A material 'B' has twice the specific resistance of 'A'. A circular wire made of 'B' has twice the diameter of a wire made of 'A'. Then for the two wires to have the same resistance, the ratio `l_(B)//l_(A)` of their respective lengths must be

To solve the problem, we need to find the ratio of the lengths of two wires made of different materials, A and B, such that they have the same resistance.
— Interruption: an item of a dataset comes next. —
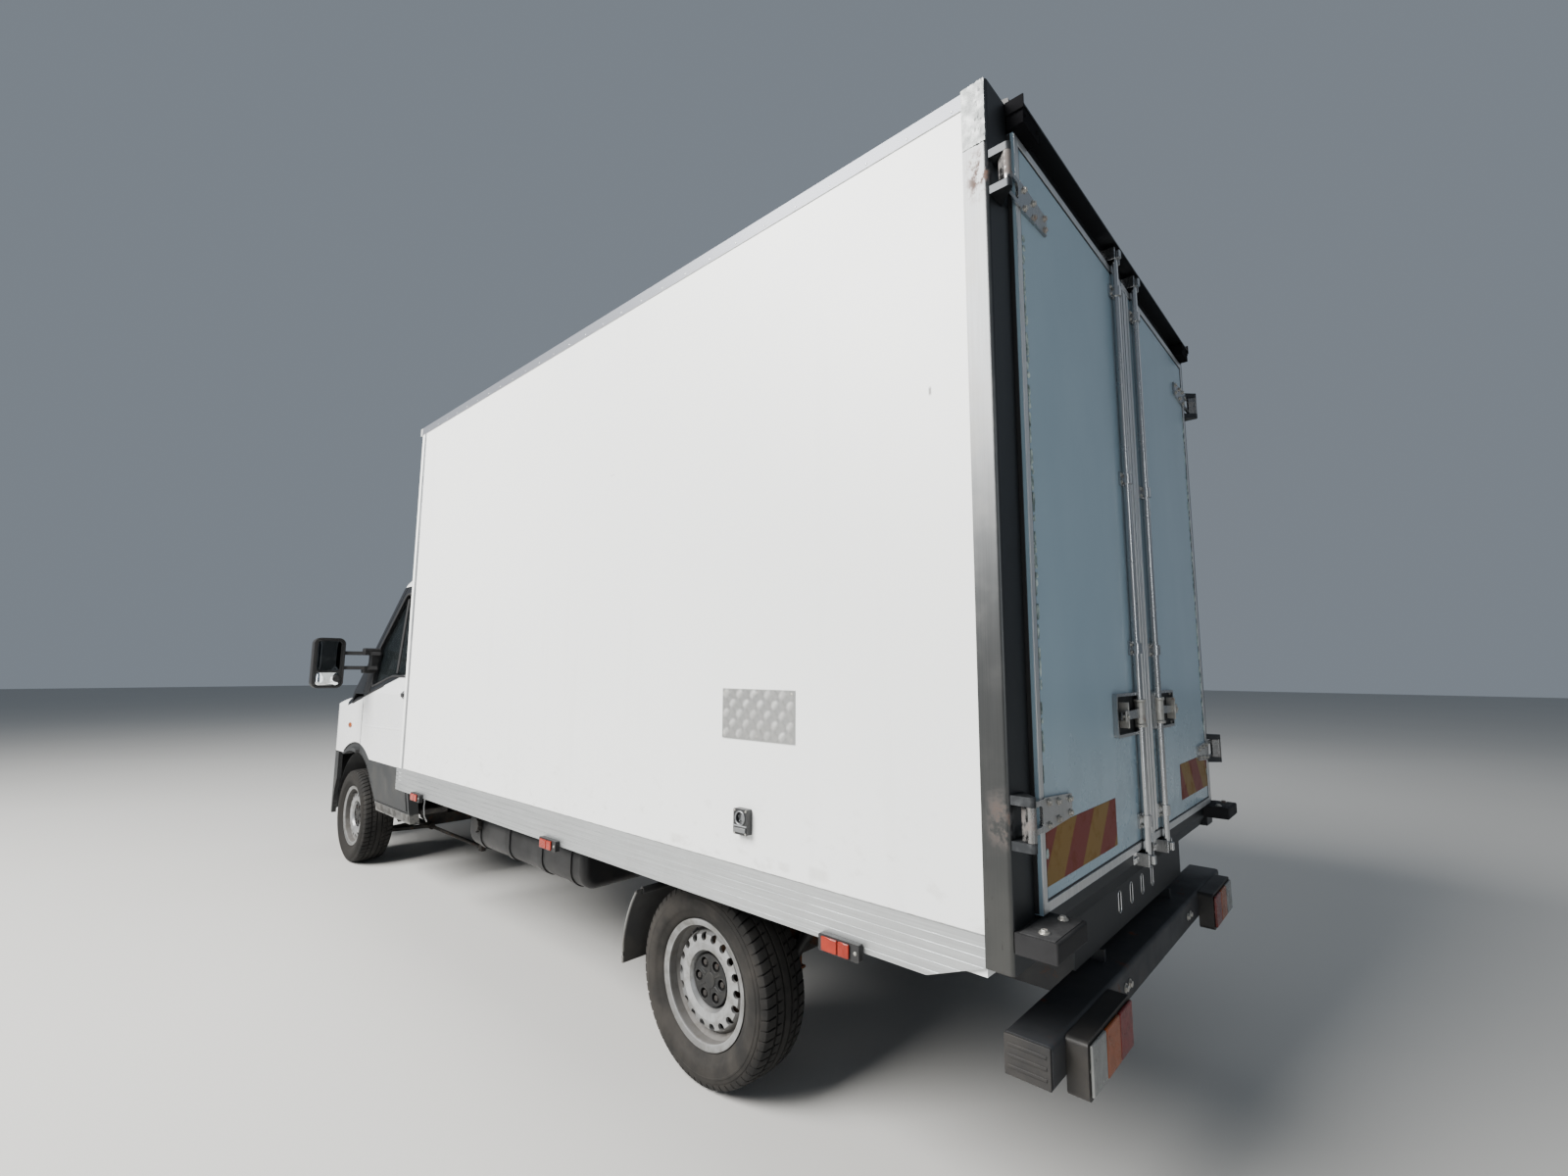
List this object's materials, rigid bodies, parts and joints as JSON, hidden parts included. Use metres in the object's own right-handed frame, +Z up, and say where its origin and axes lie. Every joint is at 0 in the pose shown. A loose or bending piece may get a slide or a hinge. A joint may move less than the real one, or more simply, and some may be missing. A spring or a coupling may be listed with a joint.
{
  "type": "refrigerated truck",
  "caption": "Light refrigerated truck: short bonneted cab, insulated box body with twin rear doors, nose-mounted cooling unit.",
  "frame": {"origin": "on the ground under the middle of the whole vehicle", "axes": "+Z up, -Y is the truck's front, +Y its rear, +X its left side"},
  "size_m": [2.68, 6.46, 3.102],
  "materials": {
    "frame_paint": "satin",
    "axle_paint": "rough",
    "spring_steel": "satin",
    "engine_metal": "rough",
    "tank_plastic": "matte",
    "exhaust_steel": "rough",
    "tyre": "matte",
    "rim_steel": "satin",
    "cab_paint": "gloss",
    "cladding": "matte",
    "grille_plastic": "matte",
    "lamp_clear": "gloss",
    "lamp_plastic": "gloss",
    "window_glass": "gloss",
    "interior_plastic": "matte",
    "seat_fabric": "matte",
    "floor_mat": "satin",
    "mirror_housing": "matte",
    "grp_white": "gloss",
    "grp_floor": "satin",
    "rail_aluminium": "satin",
    "stainless": "satin",
    "galvanised": "satin",
    "buffer_rubber": "matte",
    "guard_plastic": "matte",
    "unit_white": "gloss",
    "door_white": "gloss"
  },
  "bodies": {
    "chassis": {"frame_rails": "frame_paint", "cross_members": "frame_paint", "front_suspension": "axle_paint", "rear_axle": "axle_paint", "leaf_springs": "spring_steel", "engine_block": "engine_metal", "prop_shaft": "axle_paint", "fuel_tank": "tank_plastic", "exhaust": "exhaust_steel", "cab_roof": "cab_paint", "cab_back": "cab_paint", "cab_sides": "cab_paint", "cab_floor": "floor_mat", "windscreen": "window_glass", "front_wings": "cab_paint", "front_bumper": "cladding", "grille": "grille_plastic", "headlamps": "lamp_clear", "dashboard": "interior_plastic", "seats": "seat_fabric", "box_floor": "grp_floor", "box_sides": "grp_white", "box_front": "grp_white", "box_roof": "grp_white", "side_rails": "rail_aluminium", "rear_posts": "stainless", "rear_header": "stainless", "rear_sill": "stainless", "underrun_bar": "frame_paint", "buffers": "buffer_rubber", "mudguards": "guard_plastic", "cooling_unit": "unit_white", "evaporator": "unit_white", "wall_fittings": "rail_aluminium", "lamps": "lamp_plastic"},
    "rear_door_left": {"rear_door_left": "door_white", "door_gear_left": "stainless"},
    "rear_door_right": {"rear_door_right": "door_white", "door_gear_right": "stainless"},
    "cab_door_left": {"cab_door_left": "cab_paint", "door_glass_left": "window_glass", "mirror_left": "mirror_housing"},
    "cab_door_right": {"cab_door_right": "cab_paint", "door_glass_right": "window_glass", "mirror_right": "mirror_housing"},
    "bonnet": {"bonnet": "cab_paint"},
    "steering_wheel": {"steering_wheel": "interior_plastic"},
    "knuckle_left": {"knuckle_left": "axle_paint"},
    "knuckle_right": {"knuckle_right": "axle_paint"},
    "wheel_front_left": {"tyre_front_left": "tyre", "rim_front_left": "rim_steel"},
    "wheel_front_right": {"tyre_front_right": "tyre", "rim_front_right": "rim_steel"},
    "wheel_rear_left": {"tyre_rear_left": "tyre", "rim_rear_left": "rim_steel"},
    "wheel_rear_right": {"tyre_rear_right": "tyre", "rim_rear_right": "rim_steel"}
  },
  "joints": [
    {"name": "steer_left", "type": "hinge", "parent": "chassis", "child": "knuckle_left", "pos_m": [0.8, -2.23, 0.345], "axis": [0, 0, 1], "range_deg": [-35, 35]},
    {"name": "steer_right", "type": "hinge", "parent": "chassis", "child": "knuckle_right", "pos_m": [-0.8, -2.23, 0.345], "axis": [0, 0, 1], "range_deg": [-35, 35]},
    {"name": "spin_front_left", "type": "hinge", "parent": "knuckle_left", "child": "wheel_front_left", "pos_m": [0.86, -2.23, 0.345], "axis": [1, 0, 0], "continuous": true},
    {"name": "spin_front_right", "type": "hinge", "parent": "knuckle_right", "child": "wheel_front_right", "pos_m": [-0.86, -2.23, 0.345], "axis": [1, 0, 0], "continuous": true},
    {"name": "spin_rear_left", "type": "hinge", "parent": "chassis", "child": "wheel_rear_left", "pos_m": [0.855, 1.87, 0.345], "axis": [1, 0, 0], "continuous": true},
    {"name": "spin_rear_right", "type": "hinge", "parent": "chassis", "child": "wheel_rear_right", "pos_m": [-0.855, 1.87, 0.345], "axis": [1, 0, 0], "continuous": true},
    {"name": "steering_column", "type": "hinge", "parent": "chassis", "child": "steering_wheel", "pos_m": [0.38, -1.9, 1.235], "axis": [0, -0.788, -0.6157], "range_deg": [-530, 530]},
    {"name": "open_cab_door_left", "type": "hinge", "parent": "chassis", "child": "cab_door_left", "pos_m": [0.952, -2.135, 1.015], "axis": [0, 0, -1], "range_deg": [0, 70]},
    {"name": "open_cab_door_right", "type": "hinge", "parent": "chassis", "child": "cab_door_right", "pos_m": [-0.952, -2.135, 1.015], "axis": [0, 0, 1], "range_deg": [0, 70]},
    {"name": "open_rear_door_left", "type": "hinge", "parent": "chassis", "child": "rear_door_left", "pos_m": [1.085, 3.175, 1.96], "axis": [0, 0, -1], "range_deg": [0, 255]},
    {"name": "open_rear_door_right", "type": "hinge", "parent": "chassis", "child": "rear_door_right", "pos_m": [-1.085, 3.175, 1.96], "axis": [0, 0, 1], "range_deg": [0, 255]},
    {"name": "open_bonnet", "type": "hinge", "parent": "chassis", "child": "bonnet", "pos_m": [0, -2.562, 1.223], "axis": [-1, 0, 0], "range_deg": [0, 50]}
  ],
  "couplings": [
    {"joint": "steer_right", "follows": "steer_left", "ratio": 1},
    {"joint": "steering_column", "follows": "steer_left", "ratio": -15}
  ]
}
Let's denote the specific resistance (resistivity) of material A as ρ and that of material B as 2ρ (since it is given that B has twice the specific resistance of A). ### Step-by-Step Solution: 1. **Identify the Given Information:** - Specific resistance of material A: ρ - Specific resistance of material B: 2ρ - Diameter of wire B: 2D (where D is the diameter of wire A) 2. **Calculate the Cross-Sectional Area:** - The cross-sectional area \( A_A \) of wire A can be calculated using the formula for the area of a circle: \[ A_A = \frac{\pi D^2}{4} \] - The diameter of wire B is twice that of wire A, so the diameter of wire B is \( 2D \). Therefore, the cross-sectional area \( A_B \) of wire B is: \[ A_B = \frac{\pi (2D)^2}{4} = \frac{\pi \cdot 4D^2}{4} = \pi D^2 \] 3. **Write the Formula for Resistance:** - The resistance \( R \) of a wire is given by the formula: \[ R = \frac{\rho l}{A} \] - For wire A: \[ R_A = \frac{\rho L_A}{A_A} = \frac{\rho L_A}{\frac{\pi D^2}{4}} = \frac{4\rho L_A}{\pi D^2} \] - For wire B: \[ R_B = \frac{2\rho L_B}{A_B} = \frac{2\rho L_B}{\pi D^2} \] 4. **Set the Resistances Equal:** - Since we want the resistances to be equal, we set \( R_A = R_B \): \[ \frac{4\rho L_A}{\pi D^2} = \frac{2\rho L_B}{\pi D^2} \] 5. **Cancel Common Terms:** - We can cancel \( \rho \) and \( \frac{\pi D^2}{4} \) from both sides: \[ 4L_A = 2L_B \] 6. **Rearrange to Find the Length Ratio:** - Rearranging gives: \[ \frac{L_B}{L_A} = \frac{4}{2} = 2 \] ### Final Answer: The ratio of the lengths of wire B to wire A is: \[ \frac{L_B}{L_A} = 2 \]